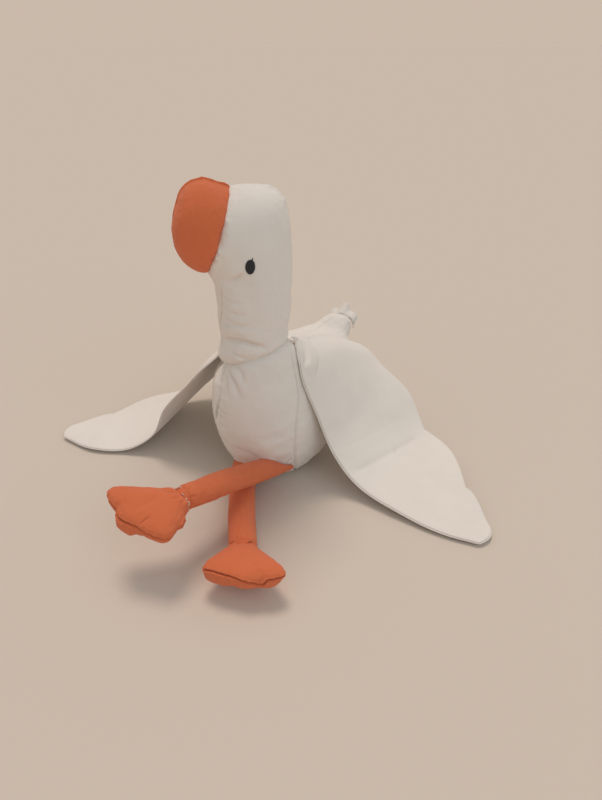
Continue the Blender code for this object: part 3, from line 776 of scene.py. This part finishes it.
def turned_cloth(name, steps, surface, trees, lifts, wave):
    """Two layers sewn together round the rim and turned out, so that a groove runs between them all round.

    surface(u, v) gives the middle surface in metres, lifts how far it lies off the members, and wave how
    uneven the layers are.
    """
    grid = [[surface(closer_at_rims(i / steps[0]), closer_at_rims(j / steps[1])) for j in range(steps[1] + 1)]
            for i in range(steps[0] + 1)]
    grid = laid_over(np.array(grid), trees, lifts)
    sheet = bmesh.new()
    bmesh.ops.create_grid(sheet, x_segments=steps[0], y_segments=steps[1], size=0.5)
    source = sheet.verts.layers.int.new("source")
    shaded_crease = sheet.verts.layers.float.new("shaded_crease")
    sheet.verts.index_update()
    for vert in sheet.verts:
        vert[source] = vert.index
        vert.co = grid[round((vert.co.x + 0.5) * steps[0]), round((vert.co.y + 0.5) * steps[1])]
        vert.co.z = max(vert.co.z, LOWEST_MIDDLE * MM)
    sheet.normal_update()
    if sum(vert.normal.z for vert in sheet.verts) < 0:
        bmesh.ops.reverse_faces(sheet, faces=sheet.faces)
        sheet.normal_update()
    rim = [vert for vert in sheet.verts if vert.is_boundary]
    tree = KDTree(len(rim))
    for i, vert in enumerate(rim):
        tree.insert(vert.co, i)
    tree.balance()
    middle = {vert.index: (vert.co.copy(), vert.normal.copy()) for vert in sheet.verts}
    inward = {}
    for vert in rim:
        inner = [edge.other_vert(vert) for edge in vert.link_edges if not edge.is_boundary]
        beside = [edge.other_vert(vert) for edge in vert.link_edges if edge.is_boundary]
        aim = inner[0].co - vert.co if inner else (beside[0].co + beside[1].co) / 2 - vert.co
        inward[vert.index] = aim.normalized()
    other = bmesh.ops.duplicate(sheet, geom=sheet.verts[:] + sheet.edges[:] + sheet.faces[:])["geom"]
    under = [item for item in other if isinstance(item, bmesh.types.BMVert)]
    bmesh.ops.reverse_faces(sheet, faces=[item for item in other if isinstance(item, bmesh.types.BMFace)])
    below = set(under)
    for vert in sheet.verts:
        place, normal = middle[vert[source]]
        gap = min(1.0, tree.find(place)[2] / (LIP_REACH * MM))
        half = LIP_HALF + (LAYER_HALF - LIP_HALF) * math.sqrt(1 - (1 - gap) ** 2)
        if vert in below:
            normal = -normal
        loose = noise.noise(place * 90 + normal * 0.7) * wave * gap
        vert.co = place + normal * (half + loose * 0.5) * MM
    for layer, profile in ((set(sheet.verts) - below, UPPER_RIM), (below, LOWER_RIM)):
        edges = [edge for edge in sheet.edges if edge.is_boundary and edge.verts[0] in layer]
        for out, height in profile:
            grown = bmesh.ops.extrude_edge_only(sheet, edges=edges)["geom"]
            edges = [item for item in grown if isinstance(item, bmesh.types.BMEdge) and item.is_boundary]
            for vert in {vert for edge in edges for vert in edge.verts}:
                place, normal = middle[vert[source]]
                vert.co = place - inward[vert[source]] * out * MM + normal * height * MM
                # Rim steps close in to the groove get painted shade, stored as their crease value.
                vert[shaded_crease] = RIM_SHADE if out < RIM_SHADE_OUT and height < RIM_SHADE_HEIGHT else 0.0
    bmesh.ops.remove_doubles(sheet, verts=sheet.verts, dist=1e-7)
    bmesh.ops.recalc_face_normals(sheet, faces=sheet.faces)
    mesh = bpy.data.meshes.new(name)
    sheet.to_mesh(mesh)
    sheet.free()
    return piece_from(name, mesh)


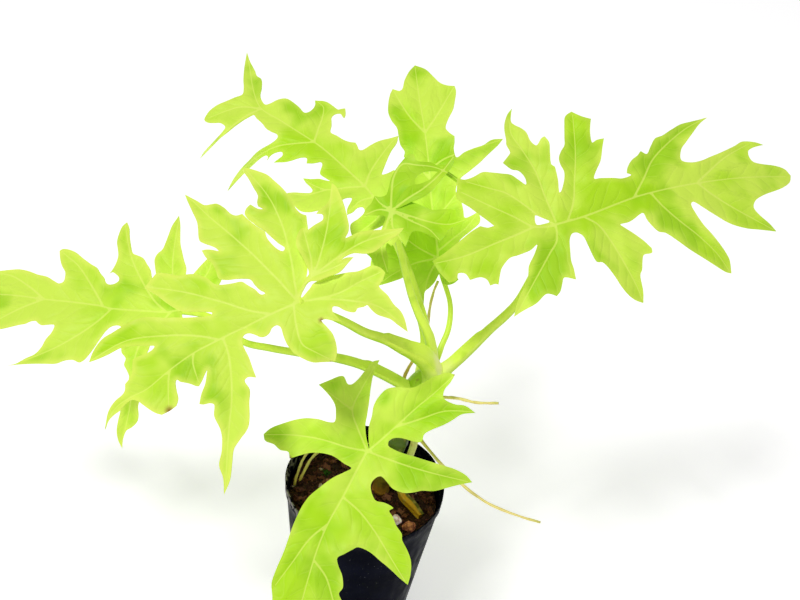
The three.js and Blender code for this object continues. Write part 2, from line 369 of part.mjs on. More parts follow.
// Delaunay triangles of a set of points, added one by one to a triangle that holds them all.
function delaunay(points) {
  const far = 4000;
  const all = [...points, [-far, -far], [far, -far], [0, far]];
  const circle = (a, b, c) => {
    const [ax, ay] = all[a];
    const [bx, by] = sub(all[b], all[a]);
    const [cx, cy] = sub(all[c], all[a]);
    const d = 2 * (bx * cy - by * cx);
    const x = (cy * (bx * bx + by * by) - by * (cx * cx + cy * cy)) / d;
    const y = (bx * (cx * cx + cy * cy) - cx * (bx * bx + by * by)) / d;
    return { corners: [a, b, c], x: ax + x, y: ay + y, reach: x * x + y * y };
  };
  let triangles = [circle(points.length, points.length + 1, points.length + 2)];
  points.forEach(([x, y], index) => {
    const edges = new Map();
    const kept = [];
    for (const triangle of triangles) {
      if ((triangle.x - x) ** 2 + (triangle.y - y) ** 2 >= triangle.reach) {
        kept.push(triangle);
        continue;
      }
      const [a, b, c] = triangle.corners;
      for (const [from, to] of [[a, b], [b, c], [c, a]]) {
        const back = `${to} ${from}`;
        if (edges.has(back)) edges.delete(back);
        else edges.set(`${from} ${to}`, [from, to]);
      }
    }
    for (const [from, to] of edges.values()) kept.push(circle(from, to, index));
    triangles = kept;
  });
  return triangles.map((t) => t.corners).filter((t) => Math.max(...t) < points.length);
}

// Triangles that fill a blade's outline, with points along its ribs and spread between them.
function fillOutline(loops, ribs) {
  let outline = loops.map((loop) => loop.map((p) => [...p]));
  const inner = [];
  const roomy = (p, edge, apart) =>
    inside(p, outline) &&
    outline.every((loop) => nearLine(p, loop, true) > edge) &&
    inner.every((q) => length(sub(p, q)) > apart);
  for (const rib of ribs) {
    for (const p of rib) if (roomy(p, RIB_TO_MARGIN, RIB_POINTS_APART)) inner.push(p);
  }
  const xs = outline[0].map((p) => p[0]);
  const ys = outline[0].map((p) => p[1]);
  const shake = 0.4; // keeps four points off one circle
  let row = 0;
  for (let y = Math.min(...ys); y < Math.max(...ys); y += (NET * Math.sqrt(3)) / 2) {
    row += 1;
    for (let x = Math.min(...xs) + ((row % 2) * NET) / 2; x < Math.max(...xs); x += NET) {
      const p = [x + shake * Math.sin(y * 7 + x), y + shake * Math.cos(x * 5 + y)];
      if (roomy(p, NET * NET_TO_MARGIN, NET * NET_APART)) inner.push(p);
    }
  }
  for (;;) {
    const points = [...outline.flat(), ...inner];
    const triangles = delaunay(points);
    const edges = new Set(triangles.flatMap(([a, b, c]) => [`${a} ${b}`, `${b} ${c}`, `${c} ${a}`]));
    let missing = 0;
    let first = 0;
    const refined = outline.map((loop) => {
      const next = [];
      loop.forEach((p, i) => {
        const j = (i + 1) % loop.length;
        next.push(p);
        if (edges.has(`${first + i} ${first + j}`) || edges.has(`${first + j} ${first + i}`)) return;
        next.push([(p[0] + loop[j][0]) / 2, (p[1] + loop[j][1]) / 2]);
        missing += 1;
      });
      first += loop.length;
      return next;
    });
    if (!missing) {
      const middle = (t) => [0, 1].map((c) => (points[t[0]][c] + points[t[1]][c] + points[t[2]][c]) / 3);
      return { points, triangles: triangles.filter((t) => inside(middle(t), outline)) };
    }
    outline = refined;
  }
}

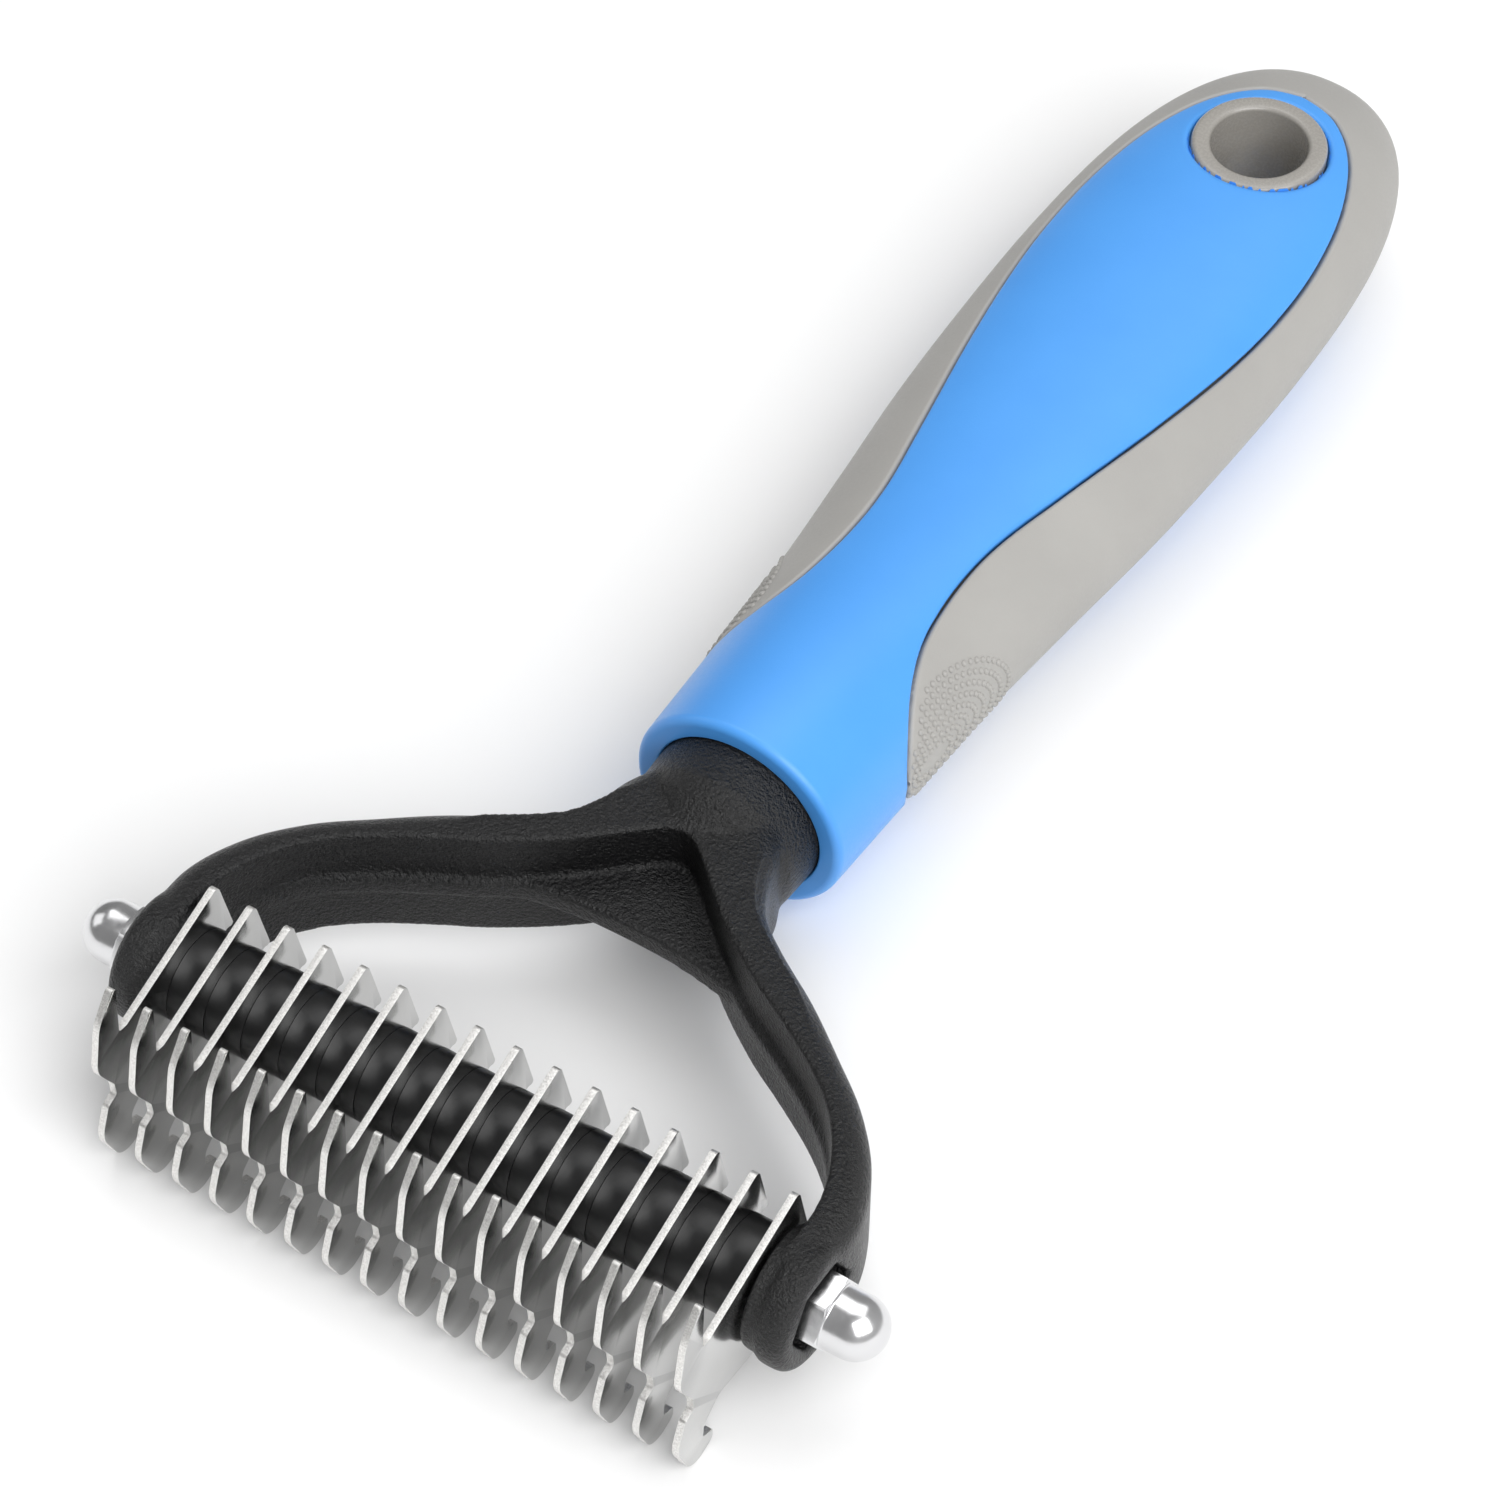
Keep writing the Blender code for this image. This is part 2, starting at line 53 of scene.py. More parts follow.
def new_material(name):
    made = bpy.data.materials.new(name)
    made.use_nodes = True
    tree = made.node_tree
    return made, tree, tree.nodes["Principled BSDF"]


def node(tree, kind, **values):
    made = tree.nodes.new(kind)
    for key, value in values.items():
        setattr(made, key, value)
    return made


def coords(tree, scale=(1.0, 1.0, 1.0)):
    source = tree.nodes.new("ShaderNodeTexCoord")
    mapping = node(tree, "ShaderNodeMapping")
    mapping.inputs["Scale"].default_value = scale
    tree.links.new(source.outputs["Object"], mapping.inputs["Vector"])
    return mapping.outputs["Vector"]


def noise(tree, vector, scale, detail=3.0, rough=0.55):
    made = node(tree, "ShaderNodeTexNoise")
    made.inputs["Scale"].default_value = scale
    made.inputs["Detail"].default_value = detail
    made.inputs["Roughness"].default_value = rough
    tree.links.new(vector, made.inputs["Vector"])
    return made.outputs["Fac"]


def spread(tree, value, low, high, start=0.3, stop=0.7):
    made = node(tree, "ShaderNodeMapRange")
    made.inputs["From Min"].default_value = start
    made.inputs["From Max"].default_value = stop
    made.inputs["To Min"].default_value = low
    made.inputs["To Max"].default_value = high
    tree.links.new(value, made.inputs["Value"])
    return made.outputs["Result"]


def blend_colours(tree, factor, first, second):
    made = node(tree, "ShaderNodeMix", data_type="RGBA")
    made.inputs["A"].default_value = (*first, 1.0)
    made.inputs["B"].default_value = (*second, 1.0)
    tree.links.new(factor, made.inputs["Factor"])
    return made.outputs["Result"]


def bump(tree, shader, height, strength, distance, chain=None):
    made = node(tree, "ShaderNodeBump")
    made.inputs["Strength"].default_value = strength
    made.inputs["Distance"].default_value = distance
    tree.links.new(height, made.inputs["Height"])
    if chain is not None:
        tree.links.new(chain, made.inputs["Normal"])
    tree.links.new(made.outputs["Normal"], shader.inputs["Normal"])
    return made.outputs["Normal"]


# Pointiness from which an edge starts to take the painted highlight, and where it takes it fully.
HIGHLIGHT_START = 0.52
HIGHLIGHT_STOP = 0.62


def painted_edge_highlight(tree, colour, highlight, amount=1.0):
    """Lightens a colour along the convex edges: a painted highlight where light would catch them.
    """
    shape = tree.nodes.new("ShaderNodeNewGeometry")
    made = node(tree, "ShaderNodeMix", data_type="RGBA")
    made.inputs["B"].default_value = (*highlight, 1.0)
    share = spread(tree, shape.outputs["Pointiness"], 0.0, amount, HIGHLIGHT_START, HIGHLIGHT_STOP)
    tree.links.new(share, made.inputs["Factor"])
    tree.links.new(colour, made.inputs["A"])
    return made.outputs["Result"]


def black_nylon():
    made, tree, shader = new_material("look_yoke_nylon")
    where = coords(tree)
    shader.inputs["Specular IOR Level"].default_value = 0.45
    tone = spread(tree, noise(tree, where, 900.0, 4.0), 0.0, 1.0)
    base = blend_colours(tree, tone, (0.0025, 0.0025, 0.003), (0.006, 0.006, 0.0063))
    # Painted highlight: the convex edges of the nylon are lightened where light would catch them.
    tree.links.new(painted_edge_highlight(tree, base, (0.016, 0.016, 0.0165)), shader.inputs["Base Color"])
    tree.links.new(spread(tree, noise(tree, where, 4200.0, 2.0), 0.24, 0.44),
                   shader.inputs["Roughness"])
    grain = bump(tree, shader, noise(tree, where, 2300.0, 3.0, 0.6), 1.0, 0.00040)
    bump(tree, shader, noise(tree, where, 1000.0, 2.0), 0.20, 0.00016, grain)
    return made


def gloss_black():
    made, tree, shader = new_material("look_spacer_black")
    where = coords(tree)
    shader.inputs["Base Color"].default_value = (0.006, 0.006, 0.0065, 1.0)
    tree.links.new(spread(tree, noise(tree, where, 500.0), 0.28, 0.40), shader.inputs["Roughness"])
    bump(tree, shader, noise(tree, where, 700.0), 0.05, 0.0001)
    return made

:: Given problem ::
Starting at the first line of the records, print each line exactly, stopping after the line that contains "them all round.".

:: Exercise answer ::
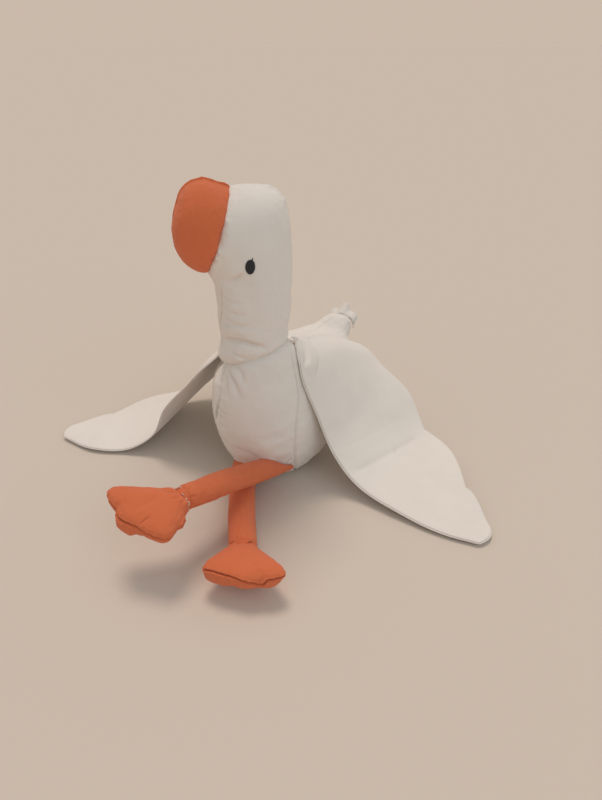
Continue the Blender code for this object: part 3, from line 776 of scene.py. This part finishes it.
def turned_cloth(name, steps, surface, trees, lifts, wave):
    """Two layers sewn together round the rim and turned out, so that a groove runs between them all round.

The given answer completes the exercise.